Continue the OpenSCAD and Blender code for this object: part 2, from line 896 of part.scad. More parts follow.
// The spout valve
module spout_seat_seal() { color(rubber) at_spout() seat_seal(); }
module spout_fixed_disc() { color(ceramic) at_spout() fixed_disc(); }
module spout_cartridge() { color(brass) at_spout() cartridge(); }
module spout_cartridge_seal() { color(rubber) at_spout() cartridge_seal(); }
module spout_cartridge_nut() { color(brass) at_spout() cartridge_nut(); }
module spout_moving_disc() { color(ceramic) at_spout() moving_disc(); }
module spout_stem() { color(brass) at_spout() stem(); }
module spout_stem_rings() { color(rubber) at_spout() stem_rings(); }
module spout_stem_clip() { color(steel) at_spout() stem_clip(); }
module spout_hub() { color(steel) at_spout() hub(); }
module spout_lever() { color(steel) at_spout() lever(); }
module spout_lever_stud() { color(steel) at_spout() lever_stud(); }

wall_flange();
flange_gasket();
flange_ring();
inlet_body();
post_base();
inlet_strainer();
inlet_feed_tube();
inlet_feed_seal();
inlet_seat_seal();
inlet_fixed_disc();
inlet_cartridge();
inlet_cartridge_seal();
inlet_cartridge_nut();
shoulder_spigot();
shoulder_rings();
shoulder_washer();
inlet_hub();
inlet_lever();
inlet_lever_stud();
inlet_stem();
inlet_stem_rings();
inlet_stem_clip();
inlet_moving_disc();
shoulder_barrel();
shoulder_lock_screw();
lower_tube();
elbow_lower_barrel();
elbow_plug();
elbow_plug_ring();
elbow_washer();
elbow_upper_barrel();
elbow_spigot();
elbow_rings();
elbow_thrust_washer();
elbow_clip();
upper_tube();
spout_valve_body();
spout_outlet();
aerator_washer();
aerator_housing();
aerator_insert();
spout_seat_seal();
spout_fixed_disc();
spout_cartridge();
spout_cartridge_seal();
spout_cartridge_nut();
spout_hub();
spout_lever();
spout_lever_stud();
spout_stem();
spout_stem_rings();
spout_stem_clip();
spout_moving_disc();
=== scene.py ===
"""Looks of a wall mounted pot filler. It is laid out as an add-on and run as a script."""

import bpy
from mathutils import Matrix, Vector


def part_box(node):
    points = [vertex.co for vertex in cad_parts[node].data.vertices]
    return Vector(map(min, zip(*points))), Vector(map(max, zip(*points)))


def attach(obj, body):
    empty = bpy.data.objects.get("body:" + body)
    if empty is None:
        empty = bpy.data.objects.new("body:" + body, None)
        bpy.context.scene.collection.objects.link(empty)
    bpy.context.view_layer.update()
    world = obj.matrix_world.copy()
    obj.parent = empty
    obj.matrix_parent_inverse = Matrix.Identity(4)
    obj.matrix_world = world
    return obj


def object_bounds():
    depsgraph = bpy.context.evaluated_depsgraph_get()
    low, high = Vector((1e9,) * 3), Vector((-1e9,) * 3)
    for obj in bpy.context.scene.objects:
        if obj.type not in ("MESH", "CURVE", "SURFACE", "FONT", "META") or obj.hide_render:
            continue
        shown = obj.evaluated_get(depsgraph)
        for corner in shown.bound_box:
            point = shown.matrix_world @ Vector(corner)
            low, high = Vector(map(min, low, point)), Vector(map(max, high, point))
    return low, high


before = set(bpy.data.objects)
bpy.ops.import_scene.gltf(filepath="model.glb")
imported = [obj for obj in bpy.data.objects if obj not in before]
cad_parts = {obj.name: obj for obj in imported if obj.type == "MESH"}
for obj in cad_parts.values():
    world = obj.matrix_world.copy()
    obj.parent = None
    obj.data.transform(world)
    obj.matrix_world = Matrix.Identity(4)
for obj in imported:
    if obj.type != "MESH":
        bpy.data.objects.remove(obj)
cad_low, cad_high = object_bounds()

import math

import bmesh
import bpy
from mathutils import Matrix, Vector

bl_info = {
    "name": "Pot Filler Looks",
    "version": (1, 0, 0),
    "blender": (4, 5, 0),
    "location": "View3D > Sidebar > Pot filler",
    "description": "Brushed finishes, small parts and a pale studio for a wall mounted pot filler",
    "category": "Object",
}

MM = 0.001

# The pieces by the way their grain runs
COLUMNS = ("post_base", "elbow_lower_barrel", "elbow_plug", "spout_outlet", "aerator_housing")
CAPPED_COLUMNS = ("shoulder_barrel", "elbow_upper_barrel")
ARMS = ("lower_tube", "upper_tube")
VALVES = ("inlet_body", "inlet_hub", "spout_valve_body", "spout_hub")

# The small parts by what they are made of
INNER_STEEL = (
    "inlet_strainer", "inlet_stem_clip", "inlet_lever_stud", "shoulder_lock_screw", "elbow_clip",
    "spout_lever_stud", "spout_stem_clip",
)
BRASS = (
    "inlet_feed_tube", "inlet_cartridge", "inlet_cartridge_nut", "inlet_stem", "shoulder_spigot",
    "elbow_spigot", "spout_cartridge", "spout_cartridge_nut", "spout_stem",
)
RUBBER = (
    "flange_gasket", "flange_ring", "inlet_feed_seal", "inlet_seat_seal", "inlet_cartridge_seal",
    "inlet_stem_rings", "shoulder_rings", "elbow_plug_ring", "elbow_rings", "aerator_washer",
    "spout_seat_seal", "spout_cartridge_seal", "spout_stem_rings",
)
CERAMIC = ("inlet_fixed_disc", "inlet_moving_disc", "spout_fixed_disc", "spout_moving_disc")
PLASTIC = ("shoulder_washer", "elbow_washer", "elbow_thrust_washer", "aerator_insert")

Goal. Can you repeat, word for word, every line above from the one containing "wall_flange();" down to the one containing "before = set(bpy.data.objects)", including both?

Solution to this task.
wall_flange();
flange_gasket();
flange_ring();
inlet_body();
post_base();
inlet_strainer();
inlet_feed_tube();
inlet_feed_seal();
inlet_seat_seal();
inlet_fixed_disc();
inlet_cartridge();
inlet_cartridge_seal();
inlet_cartridge_nut();
shoulder_spigot();
shoulder_rings();
shoulder_washer();
inlet_hub();
inlet_lever();
inlet_lever_stud();
inlet_stem();
inlet_stem_rings();
inlet_stem_clip();
inlet_moving_disc();
shoulder_barrel();
shoulder_lock_screw();
lower_tube();
elbow_lower_barrel();
elbow_plug();
elbow_plug_ring();
elbow_washer();
elbow_upper_barrel();
elbow_spigot();
elbow_rings();
elbow_thrust_washer();
elbow_clip();
upper_tube();
spout_valve_body();
spout_outlet();
aerator_washer();
aerator_housing();
aerator_insert();
spout_seat_seal();
spout_fixed_disc();
spout_cartridge();
spout_cartridge_seal();
spout_cartridge_nut();
spout_hub();
spout_lever();
spout_lever_stud();
spout_stem();
spout_stem_rings();
spout_stem_clip();
spout_moving_disc();
=== scene.py ===
"""Looks of a wall mounted pot filler. It is laid out as an add-on and run as a script."""

import bpy
from mathutils import Matrix, Vector


def part_box(node):
    points = [vertex.co for vertex in cad_parts[node].data.vertices]
    return Vector(map(min, zip(*points))), Vector(map(max, zip(*points)))


def attach(obj, body):
    empty = bpy.data.objects.get("body:" + body)
    if empty is None:
        empty = bpy.data.objects.new("body:" + body, None)
        bpy.context.scene.collection.objects.link(empty)
    bpy.context.view_layer.update()
    world = obj.matrix_world.copy()
    obj.parent = empty
    obj.matrix_parent_inverse = Matrix.Identity(4)
    obj.matrix_world = world
    return obj


def object_bounds():
    depsgraph = bpy.context.evaluated_depsgraph_get()
    low, high = Vector((1e9,) * 3), Vector((-1e9,) * 3)
    for obj in bpy.context.scene.objects:
        if obj.type not in ("MESH", "CURVE", "SURFACE", "FONT", "META") or obj.hide_render:
            continue
        shown = obj.evaluated_get(depsgraph)
        for corner in shown.bound_box:
            point = shown.matrix_world @ Vector(corner)
            low, high = Vector(map(min, low, point)), Vector(map(max, high, point))
    return low, high


before = set(bpy.data.objects)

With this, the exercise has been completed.